NWT Pride says it plans to wind up operations, handing over the running of Yellowknife’s annual Pride event to a local outreach organization.
The Rainbow Coalition will take over Yellowknife Pride from 2019 onward, a news release issued on Monday stated.
How similar events across the remainder of the territory will be supported is unclear, though NWT Pride’s president said they hoped Rainbow Coalition would gradually expand its reach.
“I think the Territories has a lot of really great communities that are already trying their best to have Pride celebrations and parades and whatnot,” said Storm Larocque, president of NWT Pride, who recently moved from Yellowknife to Hay River.
Larocque said trying to run the organization from Hay River had proved difficult – especially with other board members also leaving Yellowknife and the NWT – adding it makes more sense for a single group to coordinate operations previously covered by NWT Pride, the Rainbow Coalition, and others.
“I think it’d be really cool to see everybody kind-of come together because we have such a small population in the North, but people tend to really come together,” said Larocque.
“I think it will be really interesting to see how that unfolds in the future. I definitely hope that interest is there, and that Rainbow Coalition has that same kind of vision for the future.”
NWT Pride is expected to file for dissolution following its annual meeting on February 25. Community members will then be encouraged to join a planning committee being established by the Rainbow Coalition.
Below, read a full transcript of Cabin Radio’s interview with Storm Larocque.
Listen to this interview on Cabin Radio’s Lunchtime News podcast for Tuesday, February 5 2019.
This interview was recorded on February 4, 2019.
Ollie Williams: What were the factors that played into this decision?
Storm Larocque: Over the past couple years, we’ve seen membership numbers kind-of decline, and I think that’s largely due to NWT Pride being organized by the same people year after year. And so people are getting tired and burnt out and wanting to focus on personal lives and other festivals and stuff – which is great, because I love Yellowknife for that.
This past year, 75 percent of our membership moved out of town right after our event. And my own personal life kind of was up-ended – I’ve had a lot of changes in terms of trying to switch jobs, to have a career change, and all of that. So being president was kind of a daunting task.

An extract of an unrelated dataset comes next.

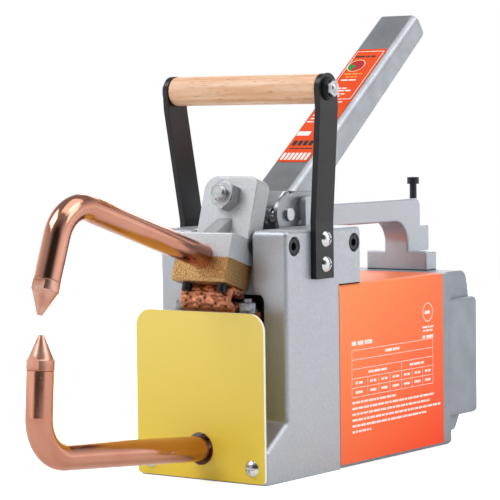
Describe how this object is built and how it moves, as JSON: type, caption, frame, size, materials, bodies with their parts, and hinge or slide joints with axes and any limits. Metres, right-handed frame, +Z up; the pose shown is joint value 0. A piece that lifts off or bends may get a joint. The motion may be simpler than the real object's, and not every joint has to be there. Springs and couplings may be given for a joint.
{
  "type": "hand-held spot welder",
  "caption": "Hand-held spot welder: transformer body with two copper tongs, a toggle clamping lever with trigger screw, and a wooden carry handle.",
  "frame": {"origin": "centre of the bottom face of the transformer body, 110 mm behind the front of the insulating plate", "axes": "+Z up, -Y the way the tongs point, +X across the machine, to the side seen in the picture; X is the thin direction"},
  "size_m": [0.1372, 0.436, 0.2964],
  "materials": {
    "silver_paint": "satin silver paint on cast aluminium",
    "grey_paint": "satin grey paint on cast aluminium",
    "grey_sheet": "satin grey paint on steel sheet",
    "cast_aluminium": "fine cast aluminium",
    "yellow_board": "satin yellow insulating board",
    "chromed_screws": "bright chromed steel",
    "black_screws": "blackened steel",
    "ground_steel": "ground steel",
    "zinc_steel": "zinc plated steel",
    "spring_steel": "drawn spring steel",
    "lever_steel": "satin grey steel",
    "copper": "polished copper",
    "tip_copper": "turned copper alloy",
    "copper_braid": "braided copper",
    "brass": "grained cast brass",
    "fibre": "pressed fibre",
    "lamination_steel": "stacked steel sheet",
    "coil_wrap": "varnished tape",
    "orange_film": "printed orange film",
    "black_gasket": "soft black gasket",
    "black_plastic": "moulded black plastic",
    "red_plastic": "moulded red plastic",
    "black_enamel": "black enamel on steel",
    "beech": "varnished beech"
  },
  "bodies": {
    "body": {"front_housing": "silver_paint", "insulating_plate": "yellow_board", "plate_screws": "chromed_screws", "pivot_shaft": "ground_steel", "side_screws": "black_screws", "pivot_washers": "black_plastic", "foot_bush": "fibre", "lower_tong": "copper", "lower_tip": "tip_copper", "lower_clamp": "brass", "clamp_insulator": "fibre", "transformer_core": "lamination_steel", "primary_coils": "coil_wrap", "secondary_bar": "copper", "bus_plate": "copper", "lower_clamp_screws": "black_screws", "braid_bolts": "zinc_steel", "copper_braid": "copper_braid", "grip_bar": "silver_paint", "foot_gasket": "black_gasket", "foot_screws": "black_screws", "stop_spring": "spring_steel", "transformer_case": "grey_sheet", "case_label": "orange_film", "head_gasket": "black_gasket", "core_rails": "fibre", "rear_cover": "grey_paint", "cover_screws": "chromed_screws", "cable_gland": "black_plastic", "gland_nut": "black_plastic", "trigger_switch": "black_plastic", "strap_left": "black_enamel", "strap_right": "black_enamel", "strap_screws": "chromed_screws", "wooden_handle": "beech", "handle_rod": "zinc_steel", "handle_washers": "black_enamel", "handle_nuts": "zinc_steel", "lever_spring": "spring_steel"},
    "rocker": {"rocker_arm": "cast_aluminium", "brass_clamp": "brass", "clamp_screws": "black_screws", "upper_tong": "copper", "upper_tip": "tip_copper", "adjusting_screw": "zinc_steel", "lock_nut": "zinc_steel", "pressure_spring": "spring_steel"},
    "lever": {"lever_channel": "lever_steel", "lever_fork": "lever_steel", "lever_label": "orange_film", "fulcrum_pin": "ground_steel", "fulcrum_clip": "spring_steel", "link_pin": "ground_steel"},
    "link": {"toggle_links": "zinc_steel", "toggle_pin": "ground_steel"},
    "plunger": {"stop_screw": "black_screws", "stop_collars": "zinc_steel"},
    "button": {"switch_button": "red_plastic"}
  },
  "joints": [
    {"name": "lever_pivot", "type": "hinge", "parent": "body", "child": "lever", "pos_m": [0, -0.0315, 0.1637], "axis": [1, 0, 0], "range_deg": [-34.1, 0], "stiffness_Nm_per_rad": 0.8, "springref_deg": 40.11},
    {"name": "rocker_pivot", "type": "hinge", "parent": "body", "child": "rocker", "pos_m": [0, -0.0758, 0.146], "axis": [1, 0, 0], "range_deg": [0, 3.5], "deforming": ["copper_braid"]},
    {"name": "link_pivot", "type": "hinge", "parent": "lever", "child": "link", "pos_m": [0, -0.03915, 0.16136], "axis": [1, 0, 0], "range_deg": [0, 51.06]},
    {"name": "trigger_slide", "type": "slide", "parent": "body", "child": "plunger", "axis": [0, 0, -1], "range_m": [0, 0.002], "stiffness_N_per_m": 400, "springref_m": -0.003, "deforming": ["stop_spring"]},
    {"name": "switch_slide", "type": "slide", "parent": "body", "child": "button", "axis": [0, 0, -1], "range_m": [0, 0.002], "stiffness_N_per_m": 50, "springref_m": -0.001}
  ],
  "couplings": [
    {"joint": "rocker_pivot", "follows": "lever_pivot", "ratio": -0.10264},
    {"joint": "link_pivot", "follows": "lever_pivot", "ratio": -1.4973},
    {"joint": "switch_slide", "follows": "trigger_slide", "ratio": 1}
  ]
}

Through all of that, Chelsea at Rainbow Coalition and I had been in contact about Rainbow Coalition stepping up to take over. A lot of their members are former NWT Pride members, so they know the ins and outs and definitely want to see NWT Pride succeed in the future, It had started off as just an offer of support and, over the past couple months, we were coming to the realization that me being in Hay River was making it difficult to host any kind of AGM or anything just because it’s sometimes difficult for me to make it to Yellowknife. But I’m really excited to see how this all unfolds and to see what they’re going to do.
It must be reassuring, as well, because I imagine that may have been a point where there was a bit of concern about the future of the event.
Last year, we had decided to do just Hay River as our main NWT Pride event. We wanted to expand outside of Yellowknife and really be true to the name. We had all these ambitions and then, shortly after Hay River, people in Yellowknife were really excited about NWT Pride having an event in Yellowknife – as is tradition. And so we spent that whole July, last minute, scrambling to find funding because, you know, as is public knowledge, we didn’t get the funding from the City that we normally got. Some local businesses, including TD Bank and McLennan Ross, really stepped up, including Twin Pine Diner, they really stepped up and helped with last-minute funding to put on an event.
We got DJ Youngdene and JB the First Lady in as quick as we could at our event, but it kind-of was the last straw for a lot of us in terms of – not last straw, that’s not a good word, but like… we were already kind-of tired. I was really, really scared about, you know, am I going to be able to find people who are interested in stepping up? Because I know a lot of people that have been involved in the past five, six, or seven years are tired. It was amazing when Chelsea reached out with that hand, saying, ‘We’ve got this if you need.’
You mentioned there was a concern before about being true to the name and holding events in places other than Yellowknife. What do you think the future is like for supports for people outside Yellowknife in the future now? What can take the place of NWT Pride for other communities?
I think one of the goals for Rainbow Coalition, just based on the conversations we had, is that’s definitely something that they want to do: expand out of Yellowknife eventually, once they are able to. So I still have that hope and I really intend on still being involved with NWT Pride in whatever ways that I can be.
If I can continue to take on that role, that’s something I will continue to push for in the future, because I think the Territories has a lot of really great communities that are already trying their best to have Pride celebrations and parades and whatnot. I think it’d be really cool to see everybody kind-of come together because we have such a small population in the North, but people tend to really come together.
I think it will be really interesting to see how that unfolds in the future. I definitely hope that interest is there, and that Rainbow Coalition has that same kind of vision for the future.